Challenges looming for Ryanair this summer, says broker
Shares in Ryanair fell more than 2pc in early trading yesterday, after Goodbody Stockbrokers downgraded the stock to hold and cut its profit estimates for the carrier.
The broker said the airline faces summer headwinds and has estimated its costs could be €10m higher during the current financial year if it can't operate the new Boeing Max 8 jets that it's due to take delivery of during the period.
The jets have been grounded around the world following two fatal air crashes, the most recent of which saw an Ethiopian Airlines Max 8 plunge to earth just minutes after takeoff.
"We see the carrier facing both revenue and cost headwinds into the all-important summer season," said Goodbody analyst Mark Simpson.

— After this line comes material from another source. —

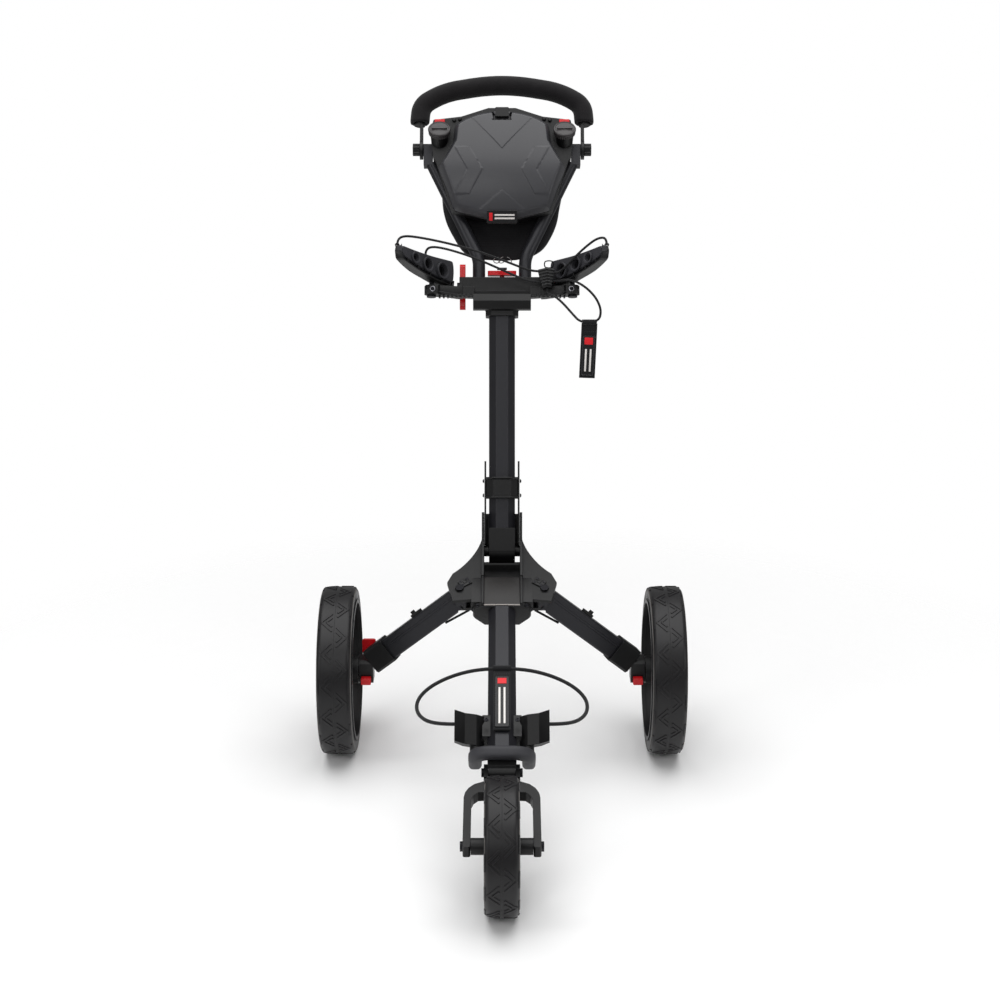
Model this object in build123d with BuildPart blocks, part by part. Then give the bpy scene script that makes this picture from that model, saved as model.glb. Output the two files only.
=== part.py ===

The broker has cut its forecast for profit after tax at the airline for the current financial year - which ends next March - to €960m. That's 7pc lower than the current consensus figure among analysts.
"Lower summer capacity growth forecasts now seem to be more than offset by weakening demand," said Goodbody.
"While Ryanair has always been cautious on summer yields, we expect its commentary on May 20 [when it releases results for its 2019 financial year] to be downbeat," it added.
Goodbody has also predicted that Ryanair's unit costs "may disappoint". The broker said it had pencilled in a small cost reduction due to the expected arrival of 47 Max 8 aircraft during the financial year.
However, in the event that Max 8 jets aren't permitted to fly again during the financial year, it would add €10m to Ryanair's costs, excluding fuel.
JP Morgan reckons that it could be sometime between August and November before the jets return to service across the globe.
Goodbody also said that a Brexit resolution would be a "major positive" for Ryanair.